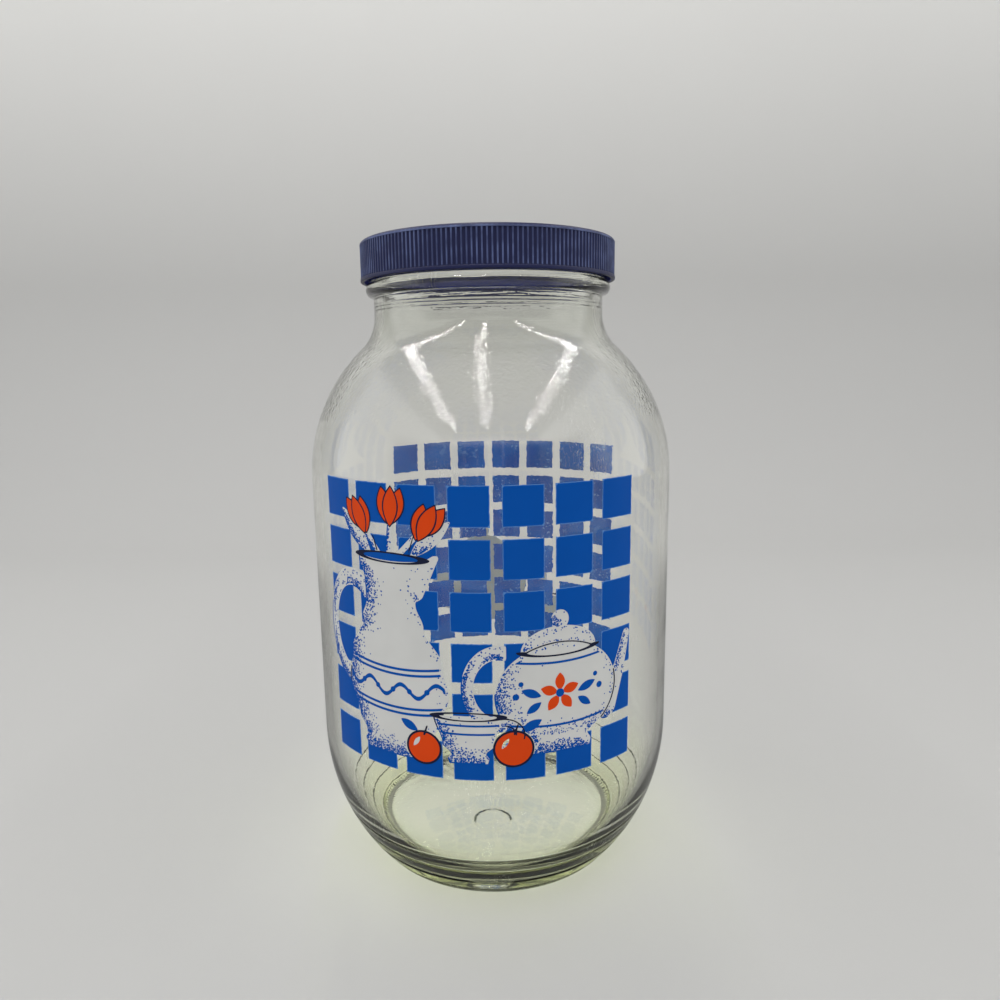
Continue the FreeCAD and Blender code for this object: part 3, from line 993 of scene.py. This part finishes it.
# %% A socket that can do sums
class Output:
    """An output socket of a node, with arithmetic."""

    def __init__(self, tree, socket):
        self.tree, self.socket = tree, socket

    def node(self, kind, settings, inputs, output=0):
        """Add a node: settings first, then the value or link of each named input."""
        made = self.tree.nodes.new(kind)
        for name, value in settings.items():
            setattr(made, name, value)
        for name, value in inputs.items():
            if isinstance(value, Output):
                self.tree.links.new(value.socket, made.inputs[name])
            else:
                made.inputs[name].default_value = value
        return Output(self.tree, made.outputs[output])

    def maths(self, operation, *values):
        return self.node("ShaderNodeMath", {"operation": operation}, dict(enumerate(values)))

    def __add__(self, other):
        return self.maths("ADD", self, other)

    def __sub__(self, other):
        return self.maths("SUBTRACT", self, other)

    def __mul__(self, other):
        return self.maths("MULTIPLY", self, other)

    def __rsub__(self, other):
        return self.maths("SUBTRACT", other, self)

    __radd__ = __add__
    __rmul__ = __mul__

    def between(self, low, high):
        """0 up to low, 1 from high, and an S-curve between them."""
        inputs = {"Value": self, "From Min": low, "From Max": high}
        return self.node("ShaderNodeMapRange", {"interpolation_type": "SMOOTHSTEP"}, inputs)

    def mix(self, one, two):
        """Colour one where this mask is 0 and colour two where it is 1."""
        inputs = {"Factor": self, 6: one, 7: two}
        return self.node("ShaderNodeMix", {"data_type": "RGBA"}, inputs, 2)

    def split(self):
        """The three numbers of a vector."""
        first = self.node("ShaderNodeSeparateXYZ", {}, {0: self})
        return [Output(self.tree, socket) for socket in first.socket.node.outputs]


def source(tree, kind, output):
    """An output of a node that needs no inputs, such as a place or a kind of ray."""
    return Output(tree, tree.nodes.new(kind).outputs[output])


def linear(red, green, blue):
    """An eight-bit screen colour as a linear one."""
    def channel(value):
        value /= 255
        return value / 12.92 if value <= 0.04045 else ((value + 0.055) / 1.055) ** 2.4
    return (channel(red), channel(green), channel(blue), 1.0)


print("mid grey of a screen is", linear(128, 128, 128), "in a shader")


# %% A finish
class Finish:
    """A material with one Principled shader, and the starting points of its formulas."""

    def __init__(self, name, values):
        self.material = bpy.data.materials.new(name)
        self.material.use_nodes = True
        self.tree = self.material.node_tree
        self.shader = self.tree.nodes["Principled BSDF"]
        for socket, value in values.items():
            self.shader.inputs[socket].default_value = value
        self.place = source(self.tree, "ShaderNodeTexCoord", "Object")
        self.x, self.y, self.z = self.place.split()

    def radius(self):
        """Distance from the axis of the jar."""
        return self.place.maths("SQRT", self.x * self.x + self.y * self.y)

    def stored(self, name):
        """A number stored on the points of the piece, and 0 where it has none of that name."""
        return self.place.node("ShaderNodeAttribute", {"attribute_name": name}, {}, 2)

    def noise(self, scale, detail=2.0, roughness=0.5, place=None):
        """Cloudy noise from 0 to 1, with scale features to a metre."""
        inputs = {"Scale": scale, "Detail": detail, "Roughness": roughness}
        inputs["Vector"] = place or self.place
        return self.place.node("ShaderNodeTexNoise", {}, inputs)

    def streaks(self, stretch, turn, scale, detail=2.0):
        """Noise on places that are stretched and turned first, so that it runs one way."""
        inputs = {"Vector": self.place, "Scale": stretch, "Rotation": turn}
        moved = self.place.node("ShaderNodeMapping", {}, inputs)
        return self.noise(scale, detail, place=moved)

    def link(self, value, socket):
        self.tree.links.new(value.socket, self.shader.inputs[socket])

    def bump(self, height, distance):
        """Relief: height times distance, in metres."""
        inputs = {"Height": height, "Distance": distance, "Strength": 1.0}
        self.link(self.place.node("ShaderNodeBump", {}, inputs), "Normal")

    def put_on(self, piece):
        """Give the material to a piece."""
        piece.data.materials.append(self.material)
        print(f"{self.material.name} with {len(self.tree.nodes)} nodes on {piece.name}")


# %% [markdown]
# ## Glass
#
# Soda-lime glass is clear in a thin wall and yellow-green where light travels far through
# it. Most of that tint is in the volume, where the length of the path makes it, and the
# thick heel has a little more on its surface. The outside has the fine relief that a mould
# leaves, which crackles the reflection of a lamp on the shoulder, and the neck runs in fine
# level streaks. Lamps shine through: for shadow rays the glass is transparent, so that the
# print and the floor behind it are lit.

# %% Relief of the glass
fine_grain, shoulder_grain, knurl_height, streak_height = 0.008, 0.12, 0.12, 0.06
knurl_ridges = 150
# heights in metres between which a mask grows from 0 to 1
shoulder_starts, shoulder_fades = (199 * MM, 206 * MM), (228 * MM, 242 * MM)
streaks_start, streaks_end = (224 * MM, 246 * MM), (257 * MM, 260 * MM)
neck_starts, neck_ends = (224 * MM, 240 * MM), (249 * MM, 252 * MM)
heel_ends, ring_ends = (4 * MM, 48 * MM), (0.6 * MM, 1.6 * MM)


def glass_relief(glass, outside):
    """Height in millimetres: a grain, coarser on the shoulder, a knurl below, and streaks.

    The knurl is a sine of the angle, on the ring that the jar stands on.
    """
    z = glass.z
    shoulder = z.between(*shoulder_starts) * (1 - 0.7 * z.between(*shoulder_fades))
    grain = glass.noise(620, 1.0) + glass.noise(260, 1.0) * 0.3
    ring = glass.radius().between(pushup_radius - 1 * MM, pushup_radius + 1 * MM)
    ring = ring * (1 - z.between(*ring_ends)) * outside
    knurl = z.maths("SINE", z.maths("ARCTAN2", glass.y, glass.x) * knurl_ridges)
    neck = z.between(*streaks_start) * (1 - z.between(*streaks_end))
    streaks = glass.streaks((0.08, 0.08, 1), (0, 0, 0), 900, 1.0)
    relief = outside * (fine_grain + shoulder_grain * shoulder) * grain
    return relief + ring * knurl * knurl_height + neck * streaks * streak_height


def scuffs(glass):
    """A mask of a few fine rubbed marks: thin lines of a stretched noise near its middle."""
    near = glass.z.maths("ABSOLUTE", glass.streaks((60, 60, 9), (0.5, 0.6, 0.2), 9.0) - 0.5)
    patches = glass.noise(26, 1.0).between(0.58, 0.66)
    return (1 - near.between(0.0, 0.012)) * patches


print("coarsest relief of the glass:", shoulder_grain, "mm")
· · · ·
Work required – Print all of the data exactly as it was given.

Response to this task –
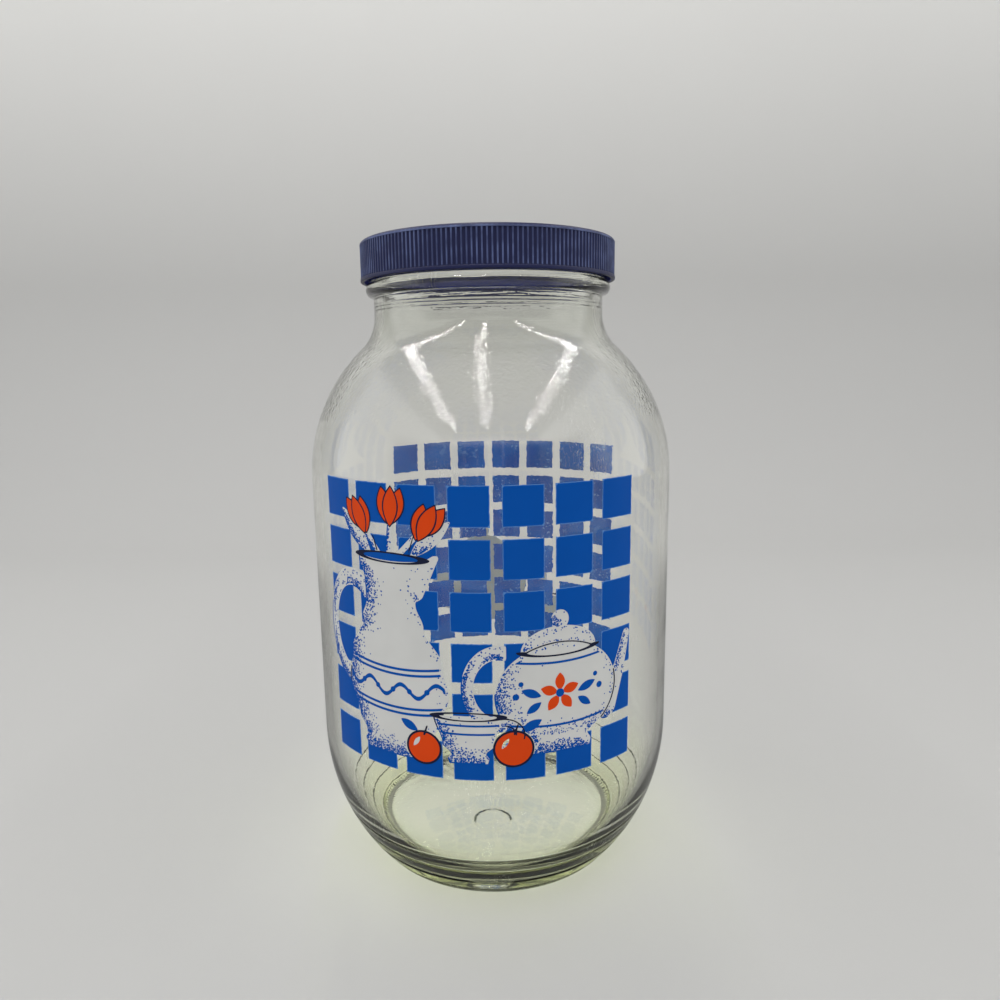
Continue the FreeCAD and Blender code for this object: part 3, from line 993 of scene.py. This part finishes it.
# %% A socket that can do sums
class Output:
    """An output socket of a node, with arithmetic."""

    def __init__(self, tree, socket):
        self.tree, self.socket = tree, socket

    def node(self, kind, settings, inputs, output=0):
        """Add a node: settings first, then the value or link of each named input."""
        made = self.tree.nodes.new(kind)
        for name, value in settings.items():
            setattr(made, name, value)
        for name, value in inputs.items():
            if isinstance(value, Output):
                self.tree.links.new(value.socket, made.inputs[name])
            else:
                made.inputs[name].default_value = value
        return Output(self.tree, made.outputs[output])

    def maths(self, operation, *values):
        return self.node("ShaderNodeMath", {"operation": operation}, dict(enumerate(values)))

    def __add__(self, other):
        return self.maths("ADD", self, other)

    def __sub__(self, other):
        return self.maths("SUBTRACT", self, other)

    def __mul__(self, other):
        return self.maths("MULTIPLY", self, other)

    def __rsub__(self, other):
        return self.maths("SUBTRACT", other, self)

    __radd__ = __add__
    __rmul__ = __mul__

    def between(self, low, high):
        """0 up to low, 1 from high, and an S-curve between them."""
        inputs = {"Value": self, "From Min": low, "From Max": high}
        return self.node("ShaderNodeMapRange", {"interpolation_type": "SMOOTHSTEP"}, inputs)

    def mix(self, one, two):
        """Colour one where this mask is 0 and colour two where it is 1."""
        inputs = {"Factor": self, 6: one, 7: two}
        return self.node("ShaderNodeMix", {"data_type": "RGBA"}, inputs, 2)

    def split(self):
        """The three numbers of a vector."""
        first = self.node("ShaderNodeSeparateXYZ", {}, {0: self})
        return [Output(self.tree, socket) for socket in first.socket.node.outputs]


def source(tree, kind, output):
    """An output of a node that needs no inputs, such as a place or a kind of ray."""
    return Output(tree, tree.nodes.new(kind).outputs[output])


def linear(red, green, blue):
    """An eight-bit screen colour as a linear one."""
    def channel(value):
        value /= 255
        return value / 12.92 if value <= 0.04045 else ((value + 0.055) / 1.055) ** 2.4
    return (channel(red), channel(green), channel(blue), 1.0)


print("mid grey of a screen is", linear(128, 128, 128), "in a shader")


# %% A finish
class Finish:
    """A material with one Principled shader, and the starting points of its formulas."""

    def __init__(self, name, values):
        self.material = bpy.data.materials.new(name)
        self.material.use_nodes = True
        self.tree = self.material.node_tree
        self.shader = self.tree.nodes["Principled BSDF"]
        for socket, value in values.items():
            self.shader.inputs[socket].default_value = value
        self.place = source(self.tree, "ShaderNodeTexCoord", "Object")
        self.x, self.y, self.z = self.place.split()

    def radius(self):
        """Distance from the axis of the jar."""
        return self.place.maths("SQRT", self.x * self.x + self.y * self.y)

    def stored(self, name):
        """A number stored on the points of the piece, and 0 where it has none of that name."""
        return self.place.node("ShaderNodeAttribute", {"attribute_name": name}, {}, 2)

    def noise(self, scale, detail=2.0, roughness=0.5, place=None):
        """Cloudy noise from 0 to 1, with scale features to a metre."""
        inputs = {"Scale": scale, "Detail": detail, "Roughness": roughness}
        inputs["Vector"] = place or self.place
        return self.place.node("ShaderNodeTexNoise", {}, inputs)

    def streaks(self, stretch, turn, scale, detail=2.0):
        """Noise on places that are stretched and turned first, so that it runs one way."""
        inputs = {"Vector": self.place, "Scale": stretch, "Rotation": turn}
        moved = self.place.node("ShaderNodeMapping", {}, inputs)
        return self.noise(scale, detail, place=moved)

    def link(self, value, socket):
        self.tree.links.new(value.socket, self.shader.inputs[socket])

    def bump(self, height, distance):
        """Relief: height times distance, in metres."""
        inputs = {"Height": height, "Distance": distance, "Strength": 1.0}
        self.link(self.place.node("ShaderNodeBump", {}, inputs), "Normal")

    def put_on(self, piece):
        """Give the material to a piece."""
        piece.data.materials.append(self.material)
        print(f"{self.material.name} with {len(self.tree.nodes)} nodes on {piece.name}")


# %% [markdown]
# ## Glass
#
# Soda-lime glass is clear in a thin wall and yellow-green where light travels far through
# it. Most of that tint is in the volume, where the length of the path makes it, and the
# thick heel has a little more on its surface. The outside has the fine relief that a mould
# leaves, which crackles the reflection of a lamp on the shoulder, and the neck runs in fine
# level streaks. Lamps shine through: for shadow rays the glass is transparent, so that the
# print and the floor behind it are lit.

# %% Relief of the glass
fine_grain, shoulder_grain, knurl_height, streak_height = 0.008, 0.12, 0.12, 0.06
knurl_ridges = 150
# heights in metres between which a mask grows from 0 to 1
shoulder_starts, shoulder_fades = (199 * MM, 206 * MM), (228 * MM, 242 * MM)
streaks_start, streaks_end = (224 * MM, 246 * MM), (257 * MM, 260 * MM)
neck_starts, neck_ends = (224 * MM, 240 * MM), (249 * MM, 252 * MM)
heel_ends, ring_ends = (4 * MM, 48 * MM), (0.6 * MM, 1.6 * MM)


def glass_relief(glass, outside):
    """Height in millimetres: a grain, coarser on the shoulder, a knurl below, and streaks.

    The knurl is a sine of the angle, on the ring that the jar stands on.
    """
    z = glass.z
    shoulder = z.between(*shoulder_starts) * (1 - 0.7 * z.between(*shoulder_fades))
    grain = glass.noise(620, 1.0) + glass.noise(260, 1.0) * 0.3
    ring = glass.radius().between(pushup_radius - 1 * MM, pushup_radius + 1 * MM)
    ring = ring * (1 - z.between(*ring_ends)) * outside
    knurl = z.maths("SINE", z.maths("ARCTAN2", glass.y, glass.x) * knurl_ridges)
    neck = z.between(*streaks_start) * (1 - z.between(*streaks_end))
    streaks = glass.streaks((0.08, 0.08, 1), (0, 0, 0), 900, 1.0)
    relief = outside * (fine_grain + shoulder_grain * shoulder) * grain
    return relief + ring * knurl * knurl_height + neck * streaks * streak_height


def scuffs(glass):
    """A mask of a few fine rubbed marks: thin lines of a stretched noise near its middle."""
    near = glass.z.maths("ABSOLUTE", glass.streaks((60, 60, 9), (0.5, 0.6, 0.2), 9.0) - 0.5)
    patches = glass.noise(26, 1.0).between(0.58, 0.66)
    return (1 - near.between(0.0, 0.012)) * patches


print("coarsest relief of the glass:", shoulder_grain, "mm")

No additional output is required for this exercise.